I'm a little uncomfortable about this essay. Texas is surging with COVID-19, and I'm transfixed by a painting at the Dallas Museum of Art. But if, like me, you crave something beautiful right now, then perhaps this will help.

It's a painting wrapped in politics, romance and mystery. The Dallas Museum of Art (closed now, but with online offerings that exhibit its treasures) is making this picture the centerpiece of a show called "Flores Mexicanas: Women in Modern Mexican Art."

Alfredo Ramos Martínez is the artist. The work is monumental — 9 by 12 feet monumental. But that's not why it took him 15 years to paint it.

"It just sort of lingered in his studio for a long time," says curator Mark Castro. And things came up. Starting in 1915, Martínez worked on it on and off, during Mexico's Civil War, in between other paintings, and through the rise of a very different kind of Mexican art, made by Frida Kahlo and muralist Diego Rivera. For a while, Flores Mexicanas belonged to the most famous man of his day — Charles Lindbergh. For a much longer while, the painting disappeared. And now, just before the pandemic, almost a century after Martínez finished it, it was seen in public for just the second time, in Dallas. (No re-opening date yet.)

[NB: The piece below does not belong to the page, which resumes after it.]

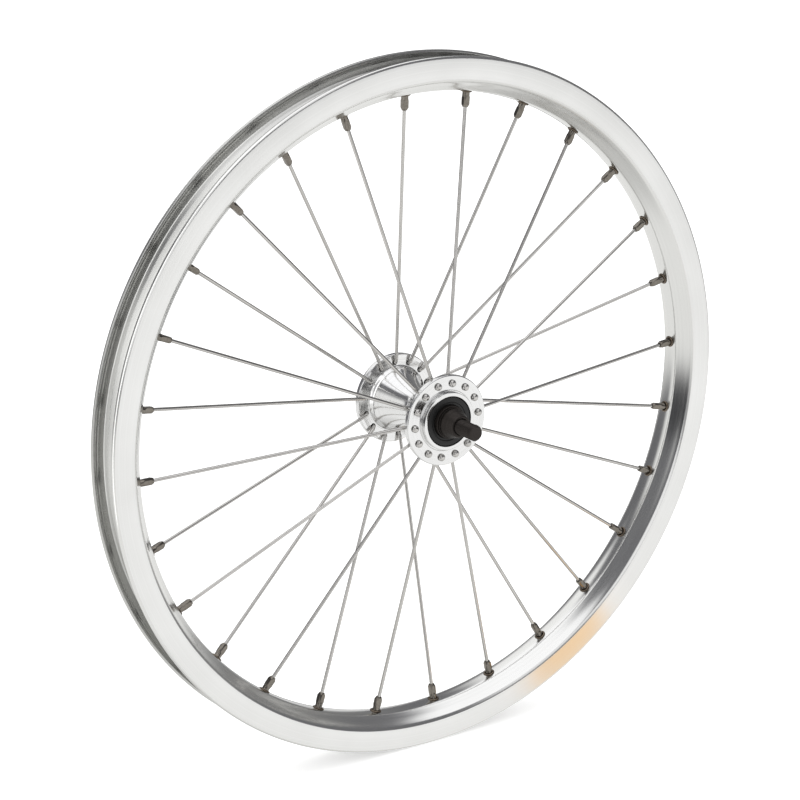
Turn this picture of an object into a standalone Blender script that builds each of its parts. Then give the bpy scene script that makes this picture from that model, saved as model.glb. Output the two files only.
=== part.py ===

The Lindbergh piece of the story has the romance (although you wouldn't know it from this photograph):

Charles Lindbergh and Anne Spencer Morrow met in Mexico City, not long after his 1927 nonstop solo flight to Paris made him a hero. He was 25, she was 21. Anne's father was U.S. Ambassador to Mexico. He'd invited Charles there as part of a "let's get along better" message from the U.S. Charles and Anne took the message to the altar. They married in 1929, and Flores Mexicanas was their wedding present from the President of Mexico.

Now the mystery begins. The Lindberghs never hung the painting up. "It's such a funny thing," Dallas curator Mark Castro says. "People ask me all the time: Was it too big? Did it just not fit in their home? Did they not like it?"

Nobody knows. Three years after they were married they presented Flores Mexicanas to the Missouri Historical Society in St. Louis (where backers for Charles' solo flight lived). And there the 9x12 foot painting languished, on a rack in storage, until 2014. Hard to forget about a painting that big. But it's what happened until the Society's new director, Frances Levine, came upon it and, Castro says, "realized what it was."

So did curator Castro, who helped give Flores its first show in almost a century at the Dallas Art Museum.

It's a gorgeous painting. Four elegantly dressed women, weaving lush flowers into garlands. Worth a second look:

Who are they? Not known, but there are a few interpretations. A niece of Martínez says the women represent the Four Seasons, and that she posed for Spring. Newspaper accounts, when the picture was given to the Lindberghs, said the four represent the four racial types of modern (early 1900s remember) Mexican women. Left to right: Spanish (with fair skin), Mesquita (a mix of Spanish and indigenous), Indigenous (darker skin), and Modern. With their exquisite European dresses, its clear they're society women, much like the painter's patrons.

Martínez studied art in Paris and had great success there. When he returned home, the European influence was obvious on his canvases. He became greatly respected in Mexico City as a Society painter.

Dallas Museum Curator Castro says the meaning of Flores Mexicanas shifted over the years, as the country changed after the Revolution. "The kind of racial politics of how you depict Mexican identity in art had changed a lot," he explains.

After he finished Flores Mexicanas (finally!) Martínez moved to Los Angeles. Doctors thought his daughter's rare bone disease would benefit from the California climate. It did. And the move influenced the artist's painting dramatically.

He found that American collectors were crazy about the "exotic," earthier images of Mexico that younger Mexican artists were creating. There was a lively U.S. market for those images. Martínez changed his painting style, and was collected by Alfred Hitchcock, Gary Cooper and other Hollywood luminaries.

Alfredo Ramos Martínez died in 1946. Over the years, it seemed his reputation was lost in storage along with Flores Mexicanas. The presence of Flores at the Dallas Museum of Art moves him from obscurity to triumph. Which, Mark Castro says, would delight the artist.

"He wanted to make a big statement with this painting," Castro says, "and I think it is making a new statement about his career now."

Art Where You're At is an informal series showcasing lively online offerings from museums while their buildings are closed due to COVID-19.